Per la prima volta, nella storia dell’Italia, al voto furono ammesse le donne. Oggi può sembrare assurdo, ma prima di quel 2 giugno alle donne il diritto di voto non era riconosciuto. Votarono in 13 milioni, quel giorno, le nostre mamme, o nonne, o bisnonne (magari qualcuna di loro, ultimissima fra le testimone dirette, potrebbe ancora oggi raccontare l’ebbrezza di quella giornata). Votarono, le donne, insieme a 12 milioni, circa, di uomini. Fra maschi e femmine si raggiunse, rispetto al numero totale degli aventi diritto, una percentuale elevatissima: circa il 90%.

Si votò, in quei due giorni, per eleggere una “cosa” strana, chiamata Costituente: una assemblea che avrebbe iniziato a lavorare subito per concludere i suoi lavori entro la fine dell’anno successivo. Formata dalle migliori personalità di una politica che, allora, poteva fregiarsi della “P” maiuscola, lì si confrontarono uomini e donne divisi su tanti aspetti ma uniti dalla comune voglia di costruire una democrazia nuova. Seppero lavorare, insieme, per approvare quella Costituzione che ancora oggi, in particolare nei suoi aspetti fondamentali, regge la nostra comunità. Una Carta, scrisse tempo fa un costituzionalista, pensata “da sobri a valere per i momenti in cui siamo ubriachi”.

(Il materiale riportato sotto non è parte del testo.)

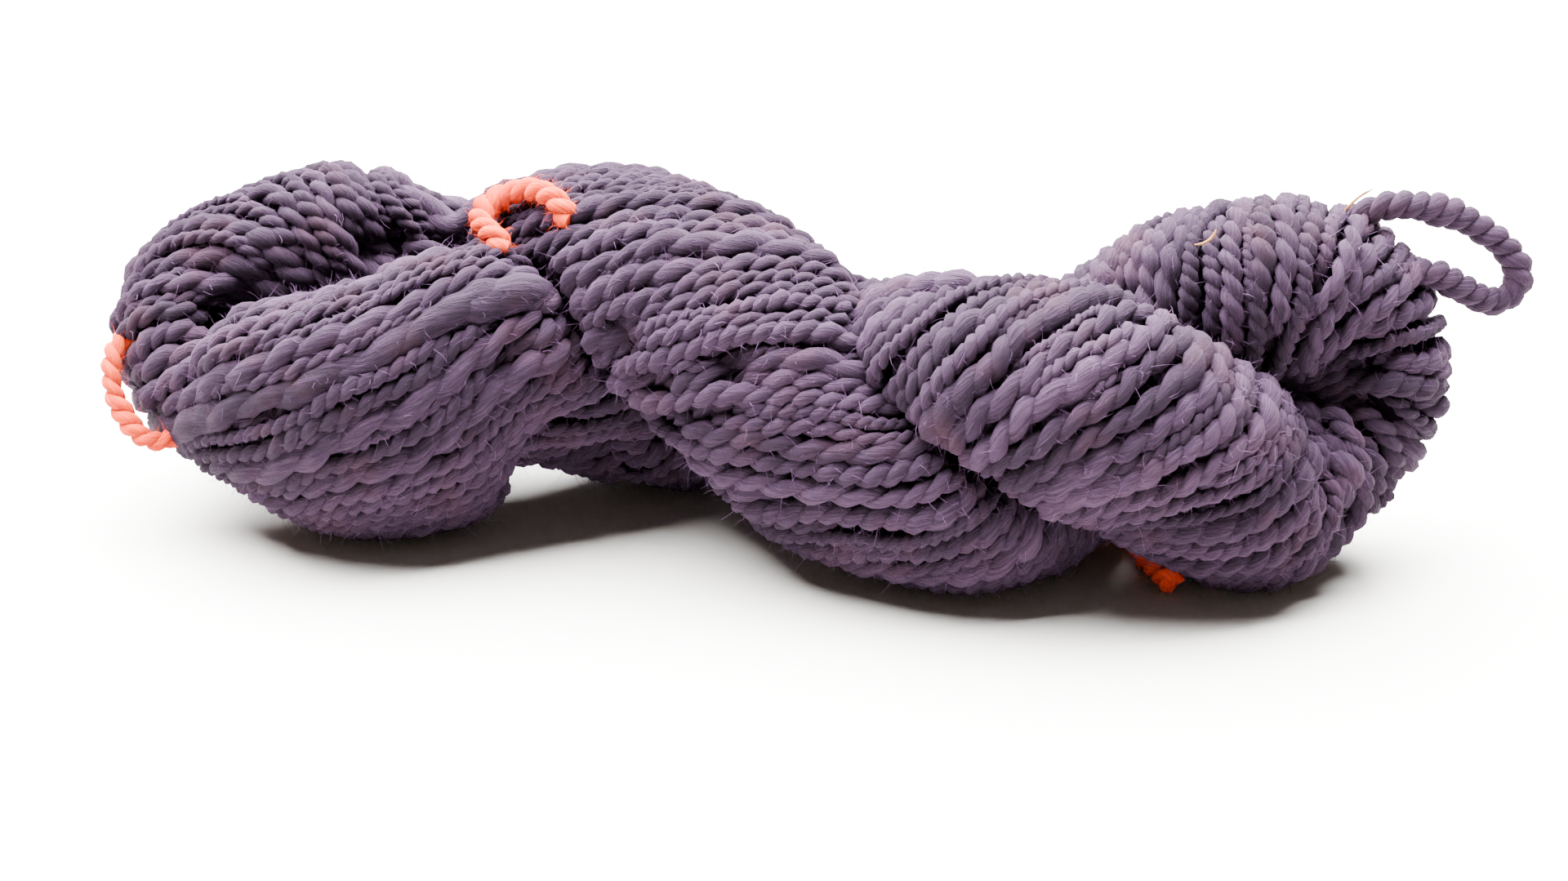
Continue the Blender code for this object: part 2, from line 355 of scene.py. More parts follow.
def wool(name, dark, middle, light, rosy, sheen, bump, shine=0.08):
    """Heathered wool, from its dark, middle and light fibres and a rosy tint."""
    material = bpy.data.materials.new(name)
    material.use_nodes = True
    graph = Graph(material.node_tree)
    shader = graph.tree.nodes["Principled BSDF"]
    fibre = graph.node("ShaderNodeAttribute", {"attribute_name": "fibre"}, out=1)
    tone = graph.node("ShaderNodeAttribute", {"attribute_name": "tone"}, out=2)
    place = graph.node("ShaderNodeTexCoord", out=3)

    def noise(vector, scale, detail=2.0, roughness=0.5):
        values = {"Vector": vector, "Scale": scale, "Detail": detail, "Roughness": roughness}
        return graph.node("ShaderNodeTexNoise", values=values)

    streak = noise(graph.vector("MULTIPLY", fibre, (0.7, 1.0, 1.0)), 1.5, 4.0, 0.65)
    fine = noise(fibre, 5.0, 3.0, 0.65)
    patch = noise(place, 38.0)
    shade = streak * 0.95 + fine * 0.5 + patch * 0.35 + tone * 0.3 - 0.55
    ground = graph.node(
        "ShaderNodeValToRGB", {"stops": [(0.25, dark), (0.5, middle), (0.8, light)]}, {"Fac": shade})
    rosy_patch = graph.math("MAXIMUM", (noise(place, 95.0) - 0.52) * 3.0, 0.0)
    tint = graph.math("SMOOTH_MIN", rosy_patch, 1.0, 0.1)
    color = graph.node(
        "ShaderNodeMix", {"data_type": "RGBA", "blend_type": "MIX"},
        {0: tint * 0.35, 6: ground, 7: (*rosy, 1.0)}, out=2,
    )
    height = streak * 0.6 + fine * 0.4
    relief = graph.node(
        "ShaderNodeBump", values={"Height": height, "Strength": bump, "Distance": RELIEF})
    graph.tree.links.new(color.socket, shader.inputs["Base Color"])
    graph.tree.links.new(relief.socket, shader.inputs["Normal"])
    shader.inputs["Roughness"].default_value = 0.9
    shader.inputs["Specular IOR Level"].default_value = shine
    shader.inputs["Sheen Weight"].default_value = sheen
    shader.inputs["Sheen Roughness"].default_value = 0.6
    shader.inputs["Sheen Tint"].default_value = (*(channel / max(light) for channel in light), 1.0)
    return material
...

Il pensiero sociale cattolico, insieme a quello socialcomunista e a quello laico, seppero trovare sintesi. E seppero farlo, grazie al valore dei Costituenti, padri e madri, eletti proprio quel 2/3 giugno, in modo mirabile. Sapevano bene – molti di loro avevano patito il carcere, l’esilio, le umiliazioni, le violenze – cosa era stata la dittatura. E disegnarono una Carta, la legge delle leggi, fatta di grandi valori e preziosi equilibri.

Ma si votò, quei giorni, anche per altro: la forma da dare alla democrazia che stava nascendo. Continuare con quella Monarchia che tanta cattiva prova aveva dato sia all’inizio del regime fascista sia alla fine? Oppure scegliere una strada nuova, puntando su ciò che a molti (ad esempio una certa parte della stessa Chiesa Cattolica) pareva un salto nel buio: la Repubblica? Scelta complessa, difficile, affascinante. Ma scelta che solo gli italiani potevano fare: continuare a essere “sudditi” o diventare “cittadini”?

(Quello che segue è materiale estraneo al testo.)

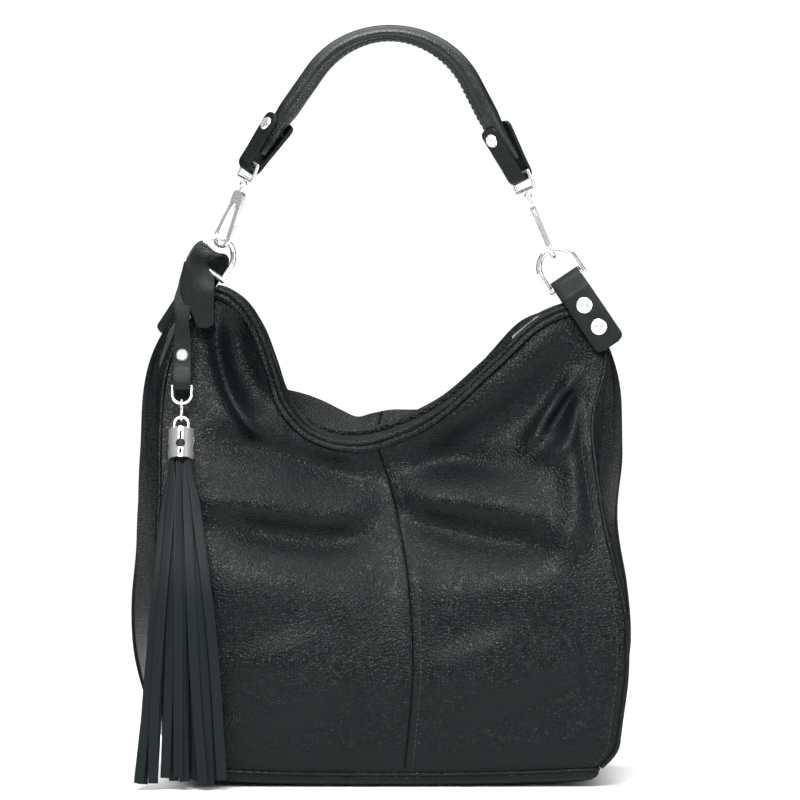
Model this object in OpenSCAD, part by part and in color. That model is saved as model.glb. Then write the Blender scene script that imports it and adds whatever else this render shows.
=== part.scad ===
// Slouchy leather hobo bag with a clip-on rolled handle and a tassel.
// Origin on the floor under the middle of the base, +Z up, the front faces -Y.

/* [Body] */
// Half of the body's depth at the base
base_half_depth = 70; // [60:1:80]
// Height of the seam between the base and the walls
seam_z = 10; // [8:1:12]
// Height of the front rim at its lowest point
rim_low = 234; // [225:1:245]
// Height of the rim beside the left tab
rim_left = 341; // [336:1:342]
// Height of the rim beside the right tab
rim_right = 333; // [328:1:334]
// Where along X the rim is lowest
rim_low_x = -26; // [-40:1:-10]
// Half of the gap between the rims in the middle of the mouth
mouth_half = 18; // [16:1:22]
// Extra height of the back rim in the middle
back_rim_rise = 6; // [0:1:10]
// Thickness of the body leather
leather = 2; // [1.5:0.1:2.2]
// Thickness of the lining
lining = 0.8; // [0.5:0.1:1]

/* [Straps] */
// Width of a tab
tab_w = 22.4; // [20:0.1:22.6]
// Thickness of the strap leather
strap_t = 2.5; // [2:0.1:2.6]
// Radius of the rolled handle
handle_r = 7.5; // [7:0.1:8]
// Radius of the handle's arch
arch_r = 64; // [62:1:66]

/* [Metal] */
// Radius of the D-ring's wire
ring_wire = 2; // [1.6:0.1:2.1]
// Half of the D-ring's width at its wire's centre line
ring_half = 13.5; // [13:0.1:14]
// Length of the D-ring's straight sides
ring_side = 11.5; // [11:0.5:12]
// Radius of a rivet's cap
rivet_r = 5.5; // [4.5:0.1:6]
// Height of the tassel's cap
cap_h = 21.6; // [20:0.1:23]
// Radius of the tassel's cap
cap_r = 8.8; // [8.5:0.1:9]

/* [Hidden] */
$fn = 48;

leather_black = [0.09, 0.11, 0.12];
strap_black = [0.11, 0.13, 0.13];
nickel = [0.82, 0.82, 0.84];
lining_black = [0.16, 0.16, 0.17];
gap = 0.3;                // air between neighbouring soft pieces
cols = 20;                // cells across the front or the back
side_cols = 6;            // cells across a gusset
rows = 13;                // cells from the base seam up to the rim bands
band_h = 0.035;           // height of a rim band as a share of the wall

// ---- outline of the body: [height, x] of its four upright seams ----
front_left = [[10, -135], [34, -147], [100, -152], [200, -153], [290, -148], [343, -128]];
front_right = [[10, 149], [34, 162], [110, 168], [190, 152], [255, 147], [295, 156], [335, 142]];
back_left = [[10, -139], [40, -165], [80, -176], [165, -175], [225, -172], [300, -160], [343, -133]];
back_right = [[10, 141], [40, 163], [80, 176], [130, 174], [175, 167], [225, 170], [290, 164], [335, 144]];
corner_half = 6;          // half of the body's depth at its two top corners
left_run = 85;            // length of the rim's climb to the left tab
right_run = 148;          // length of the rim's climb to the right tab
corner_left = 343;
corner_right = 335;

function mix(a, b, k) = a + (b - a) * k;
function clamp(k) = min(1, max(0, k));
function ease(k) = let (c = clamp(k)) c * c * (3 - 2 * c);

function rim_z(x) = x < rim_low_x
    ? mix(rim_low, rim_left, ease(((rim_low_x - x) / left_run - 0.2) / 0.8))
    : mix(rim_low, rim_right, pow(clamp((x - rim_low_x) / right_run), 1.55));

// Half depth of the body: s runs 0 to 1 from left to right, t 0 to 1 from seam to rim
function half_depth(s, t) =
    let (edge = pow(2 * s - 1, 2), top = mix(mouth_half, corner_half, edge))
    mix(base_half_depth, top, ease((t - 0.25) / 0.75));

function left_x(side, z) = lookup(z, side < 0 ? front_left : back_left);
function right_x(side, z) = lookup(z, side < 0 ? front_right : back_right);

// A point on the front (side -1) or back (side 1) wall, e millimetres inside its face
function wall(side, s, t, e) =
    let (
        top_x = mix(left_x(side, corner_left), right_x(side, corner_right), s),
        rise = side > 0 ? back_rim_rise * 4 * s * (1 - s) : 0,
        z = mix(seam_z, rim_z(top_x) + rise, t)
    )
    [mix(left_x(side, z) + e, right_x(side, z) - e, s), side * (half_depth(s, t) - e), z];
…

In un Paese spaccato (a schede scrutinate non grande fu la distanza fra i sostenitori del re e gli altri) vinsero i secondi. E cominciò un percorso davvero nuovo. Dal 1 gennaio 1948, con l’entrata in vigore della Costituzione, l’Italia sarà “una Repubblica democratica, fondata sul lavoro” (grande, in questa dizione e non solo in questa, l’apporto del pensiero sociale cattolico) con la “sovranità” non più detenuta da una persona sola, un re, ma “appartenente al popolo” che, a sua volta, sarà chiamato ad “esercitarla nelle forme e nei limiti della Costituzione”.

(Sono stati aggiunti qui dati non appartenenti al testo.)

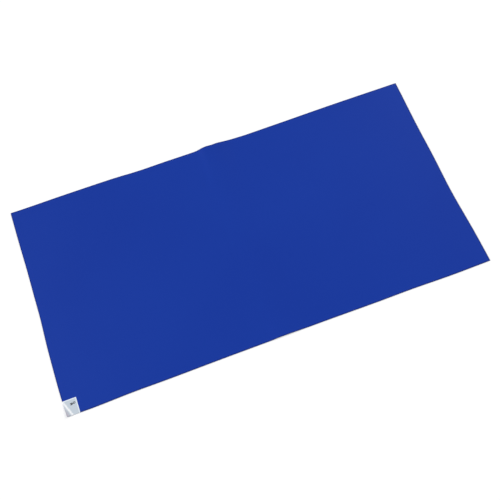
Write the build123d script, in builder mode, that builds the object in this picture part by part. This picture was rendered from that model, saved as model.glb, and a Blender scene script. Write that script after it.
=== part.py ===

Vicende, all’apparenza, lontane. Nel 2021 saranno 75 gli anni trascorsi e fra qualche tempo, inevitabile, i testimoni diretti di quella domenica elettorale non ci saranno più. Sta dunque a tutti noi, anche nella vita quotidiana di una parrocchia, ragionare su cosa sia attuale rispetto ai tre cardini di quella giornata: il voto femminile, l’elezione dei padri e delle madri costituenti, la scelta repubblicana.

Con il suo carico di lutti e di paure, Covid-19 offre a tutti noi, comunque la pensiamo, una buona occasione per questa riflessione, per un ragionamento capace di stare sul cammino imboccato da chi, quel giorno, fece la scelta giusta: non limitarsi alla paura ma trasformare quella paura, quel dolore, in strumento di cambiamento; andare avanti nonostante tutto; scegliere di essere “cittadini”, dunque protagonisti e non semplici spettatori, di una democrazia che nessuno ci ha regalato una volta per tutte.

Potrebbe infatti, quella democrazia, attenuarsi fino a scomparire: in forme nuove, striscianti, all’apparenza innocue. Non certo con carri armati. Sta anche a noi – anche a noi che crediamo nel Magnificat e nel Dio fatto uomo – esercitare, ogni giorno, il coraggio di essere cittadini.

La forza di scegliere. La bellezza di confrontarsi fra diversi. Il ruolo delle donne. Scontato? Proprio non direi.